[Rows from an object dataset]
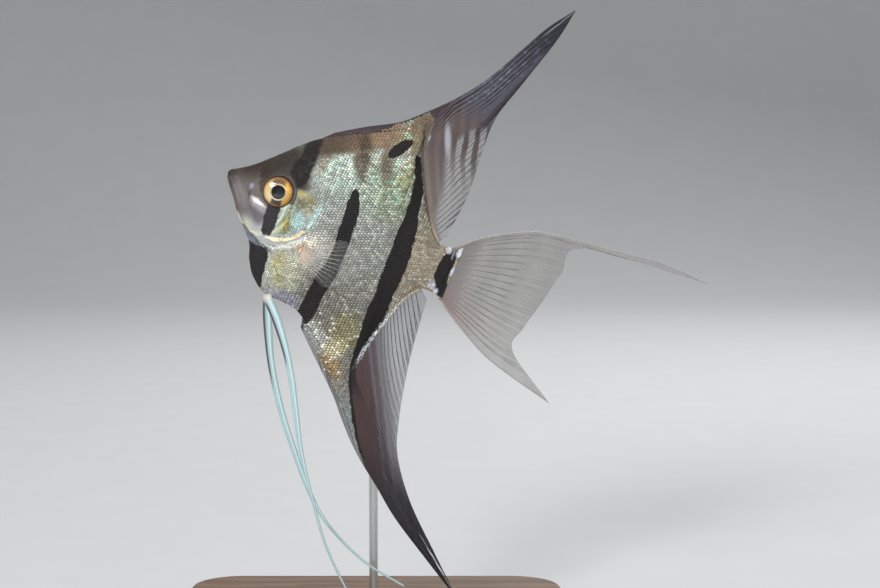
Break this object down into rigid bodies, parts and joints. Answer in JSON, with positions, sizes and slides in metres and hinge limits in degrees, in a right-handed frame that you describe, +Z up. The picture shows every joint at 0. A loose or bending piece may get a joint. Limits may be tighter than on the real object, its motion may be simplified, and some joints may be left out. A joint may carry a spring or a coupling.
{
  "type": "freshwater angelfish",
  "caption": "Tall, flat striped fish with long swept dorsal, anal and pelvic fins, as a life-size display model on a rod and a wooden base.",
  "frame": {"origin": "centre of the stand base's flat underside", "axes": "+Z up, +X from the fish's head to its tail, +Y from the fish's left side to its right side, away from the viewer"},
  "size_m": [0.1467, 0.088, 0.173],
  "materials": {
    "skin": "pearly scales, silver-grey with black bars",
    "eye": "polished, golden iris and black pupil",
    "fin_membrane": "thin rayed membrane, satin",
    "feeler": "pale blue, satin",
    "stand_wood": "dark stained, satin varnish",
    "stand_steel": "brushed"
  },
  "bodies": {
    "root": {"head": "skin", "lower_jaw": "skin", "gill_cover_left": "skin", "gill_cover_right": "skin", "trunk": "skin", "tail_stalk": "skin", "eye_left": "eye", "eye_right": "eye", "dorsal_fin": "fin_membrane", "anal_fin": "fin_membrane", "tail_fin": "fin_membrane", "pectoral_fin_left": "fin_membrane", "pectoral_fin_right": "fin_membrane", "pelvic_fin_left": "feeler", "pelvic_fin_right": "feeler", "stand_base": "stand_wood", "stand_rod": "stand_steel"}
  },
  "joints": []
}
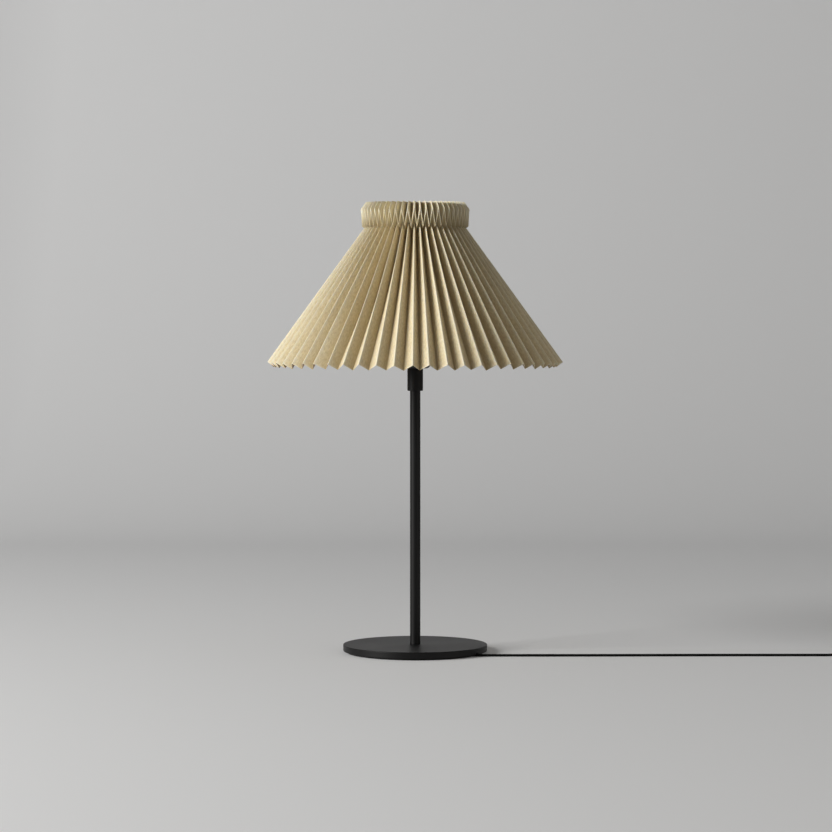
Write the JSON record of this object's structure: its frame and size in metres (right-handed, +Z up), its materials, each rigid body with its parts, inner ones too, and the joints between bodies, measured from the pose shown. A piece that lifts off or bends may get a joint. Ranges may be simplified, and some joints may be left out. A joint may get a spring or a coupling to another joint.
{
  "type": "pleated paper table lamp",
  "caption": "Table lamp with a round flat base, a thin stem and a wide pleated paper shade with a folded collar, with lead, switch and plug.",
  "frame": {"origin": "centre of the base on the surface that the lamp stands on", "axes": "+Z up along the stem, -Y to the front, the lead leaves towards +X"},
  "size_m": [0.8594, 0.3686, 0.5619],
  "materials": {
    "black_paint": "satin black powder coat",
    "foam_pad": "matt foam",
    "zinc": "zinc plated",
    "black_moulding": "moulded",
    "ceramic": "unglazed",
    "brass": "plain",
    "bright_nickel": "nickel plated",
    "black_lead": "soft sheath",
    "core_wire": "insulated",
    "opal_glass": "clear",
    "black_glass": "glossy",
    "mount_glass": "clear",
    "filament": "phosphor coat",
    "paper": "fibrous, pleated"
  },
  "bodies": {
    "lamp": {"base_plate": "black_paint", "base_pad": "foam_pad", "base_washer": "zinc", "base_nut": "zinc", "base_nipple": "zinc", "cord_clamp": "zinc", "cord_clamp_screws": "zinc", "stem_tube": "black_paint", "stem_collar": "black_paint", "collar_grub_screw": "zinc", "upper_nipple": "zinc", "stem_flex": "black_lead", "holder_cap": "black_moulding", "holder_locknut": "zinc", "holder_shell": "black_moulding", "holder_insert": "ceramic", "holder_screw_contact": "brass", "holder_centre_contact": "brass", "holder_terminal_screws": "zinc", "holder_wires": "core_wire", "shade_nut_lower": "black_moulding", "shade_nut_upper": "black_moulding", "shade_carrier": "black_paint", "cord_run": "black_lead", "cord_lead": "black_lead", "cord_coil": "black_lead", "cord_tail": "black_lead", "switch_base": "black_moulding", "switch_cover": "black_moulding", "switch_pin": "bright_nickel", "switch_contacts": "brass", "switch_screws": "zinc", "plug_body": "black_moulding", "plug_boot": "black_moulding", "plug_pins": "bright_nickel", "plug_pin_sleeves": "black_moulding"},
    "shade": {"pleated_shade": "paper"},
    "bulb": {"bulb_cap": "bright_nickel", "bulb_insulator": "black_glass", "bulb_contact": "bright_nickel", "bulb_glass": "opal_glass", "bulb_mount": "mount_glass", "bulb_filaments": "filament"},
    "rocker": {"switch_rocker": "black_moulding"}
  },
  "joints": [
    {"name": "shade_lift", "type": "slide", "parent": "lamp", "child": "shade", "axis": [0, 0, 1], "range_m": [0, 0.17]},
    {"name": "bulb_unscrew", "type": "slide", "parent": "lamp", "child": "bulb", "axis": [0, 0, 1], "range_m": [0, 0.024]},
    {"name": "rocker_tip", "type": "hinge", "parent": "lamp", "child": "rocker", "pos_m": [0.581, -0.0438, 0.0096], "axis": [0, -1, 0], "range_deg": [0, 16]}
  ]
}
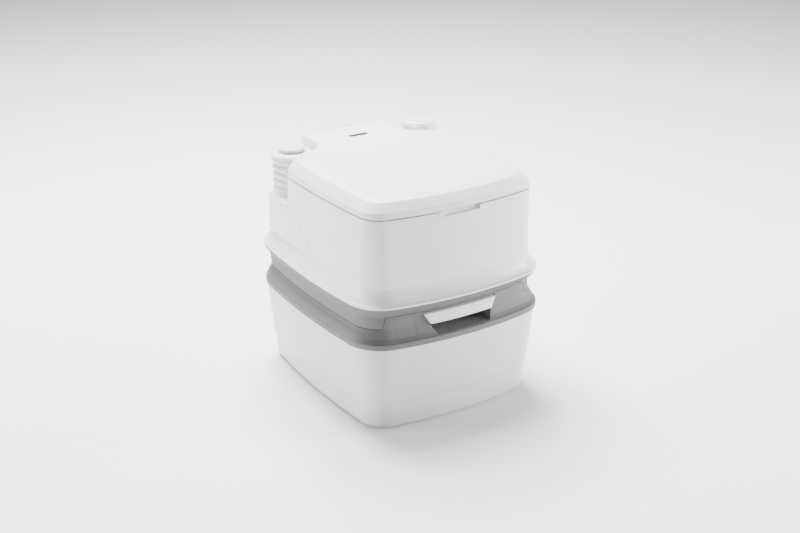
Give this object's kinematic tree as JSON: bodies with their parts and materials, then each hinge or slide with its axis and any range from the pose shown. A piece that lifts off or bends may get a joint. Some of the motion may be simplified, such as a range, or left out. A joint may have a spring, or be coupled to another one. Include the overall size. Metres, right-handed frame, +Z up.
{
  "type": "portable cassette toilet",
  "caption": "Portable two-tank toilet: upper flush-water tank with bowl, seat, lid and bellows pump on a lower waste tank with pull valve and swivel spout.",
  "frame": {"origin": "centre of the outer box, on the floor that the waste tank stands on", "axes": "+Z up, +X to the right as seen by someone facing the front, the front faces -Y and the hinge is at +Y"},
  "size_m": [0.3904, 0.447, 0.418],
  "materials": {
    "white_shell": "moulded, satin",
    "white_moulding": "moulded, satin",
    "seat_white": "moulded, gloss",
    "lid_white": "moulded, satin",
    "bowl_white": "moulded, gloss",
    "bellows_white": "soft moulded",
    "tank_pale": "blow moulded, satin",
    "tank_grey": "moulded, fine grain",
    "window_grey": "moulded, fine grain",
    "spout_pale": "moulded",
    "hose_pale": "extruded",
    "grey_moulding": "moulded",
    "dark_moulding": "moulded",
    "blade_pale": "moulded",
    "badge_dark": "moulded",
    "rubber": "moulded",
    "steel": "drawn"
  },
  "bodies": {
    "waste_tank": {"waste_tank_body": "tank_pale", "waste_tank_top": "tank_grey", "level_window": "window_grey", "valve_frame": "dark_moulding", "valve_seal": "rubber", "valve_screws": "steel", "vent_cage": "grey_moulding", "vent_spring": "steel", "spout_ring": "grey_moulding", "spout_seal": "rubber"},
    "valve": {"valve_blade": "blade_pale", "valve_handle": "white_moulding"},
    "vent": {"vent_button": "white_moulding", "vent_seal": "rubber"},
    "spout": {"pour_spout": "spout_pale"},
    "spout_gasket": {"spout_cap_gasket": "rubber"},
    "spout_cap": {"spout_cap": "grey_moulding"},
    "flush_tank": {"flush_tank_base": "tank_grey", "flush_tank_shell": "white_shell", "bowl": "bowl_white", "outlet_seal": "rubber", "rinse_hose": "hose_pale", "rinse_nozzle": "white_moulding", "dip_tube": "spout_pale", "pump_collar": "white_moulding", "pump_spring": "steel", "pump_bellows": "bellows_white", "fill_neck": "white_moulding", "hinge_pins": "steel", "latch_pin": "steel"},
    "pump": {"pump_flange": "white_moulding", "pump_button": "white_moulding"},
    "fill_gasket": {"fill_cap_gasket": "rubber"},
    "fill_cap": {"fill_cap": "white_moulding"},
    "latch": {"rear_latch": "dark_moulding"},
    "seat": {"seat": "seat_white", "seat_buffers": "rubber"},
    "lid": {"lid": "lid_white", "lid_buffers": "rubber", "lid_badge": "badge_dark"}
  },
  "joints": [
    {"name": "tank_lift", "type": "slide", "parent": "waste_tank", "child": "flush_tank", "axis": [0, 0, 1], "range_m": [0, 0.15]},
    {"name": "valve_pull", "type": "slide", "parent": "waste_tank", "child": "valve", "axis": [0, -1, 0], "range_m": [0, 0.098]},
    {"name": "vent_press", "type": "slide", "parent": "waste_tank", "child": "vent", "axis": [0, 0, -1], "range_m": [0, 0.004], "stiffness_N_per_m": 300, "springref_m": -0.003, "deforming": ["vent_spring"]},
    {"name": "spout_swing", "type": "hinge", "parent": "waste_tank", "child": "spout", "pos_m": [-0.072, 0.158, 0.151], "axis": [0, 0, 1], "range_deg": [0, 100]},
    {"name": "spout_cap_pull", "type": "slide", "parent": "spout", "child": "spout_gasket", "axis": [1, 0, 0], "range_m": [0, 0.024]},
    {"name": "spout_cap_turn", "type": "hinge", "parent": "spout_gasket", "child": "spout_cap", "pos_m": [0.08, 0.158, 0.151], "axis": [1, 0, 0], "range_deg": [0, 360]},
    {"name": "pump_press", "type": "slide", "parent": "flush_tank", "child": "pump", "axis": [0, 0, -1], "range_m": [0, 0.032], "stiffness_N_per_m": 250, "springref_m": -0.012, "deforming": ["pump_bellows", "pump_spring"]},
    {"name": "fill_cap_lift", "type": "slide", "parent": "flush_tank", "child": "fill_gasket", "axis": [0, 0, 1], "range_m": [0, 0.06]},
    {"name": "fill_cap_turn", "type": "hinge", "parent": "fill_gasket", "child": "fill_cap", "pos_m": [0.14, 0.144, 0.39], "axis": [0, 0, 1], "range_deg": [0, 360]},
    {"name": "latch_swing", "type": "hinge", "parent": "flush_tank", "child": "latch", "pos_m": [0, 0.1995, 0.215], "axis": [1, 0, 0], "range_deg": [0, 70]},
    {"name": "seat_hinge", "type": "hinge", "parent": "flush_tank", "child": "seat", "pos_m": [0, 0.172, 0.396], "axis": [-1, 0, 0], "range_deg": [0, 92]},
    {"name": "lid_hinge", "type": "hinge", "parent": "seat", "child": "lid", "pos_m": [0, 0.172, 0.396], "axis": [-1, 0, 0], "range_deg": [0, 92]}
  ]
}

**GOAL OF THE EXERCISE**
Among the entries above, identify all lines with "each" and copy them.

**RIGHT ANSWER**
Write the JSON record of this object's structure: its frame and size in metres (right-handed, +Z up), its materials, each rigid body with its parts, inner ones too, and the joints between bodies, measured from the pose shown. A piece that lifts off or bends may get a joint. Ranges may be simplified, and some joints may be left out. A joint may get a spring or a coupling to another joint.
Give this object's kinematic tree as JSON: bodies with their parts and materials, then each hinge or slide with its axis and any range from the pose shown. A piece that lifts off or bends may get a joint. Some of the motion may be simplified, such as a range, or left out. A joint may have a spring, or be coupled to another one. Include the overall size. Metres, right-handed frame, +Z up.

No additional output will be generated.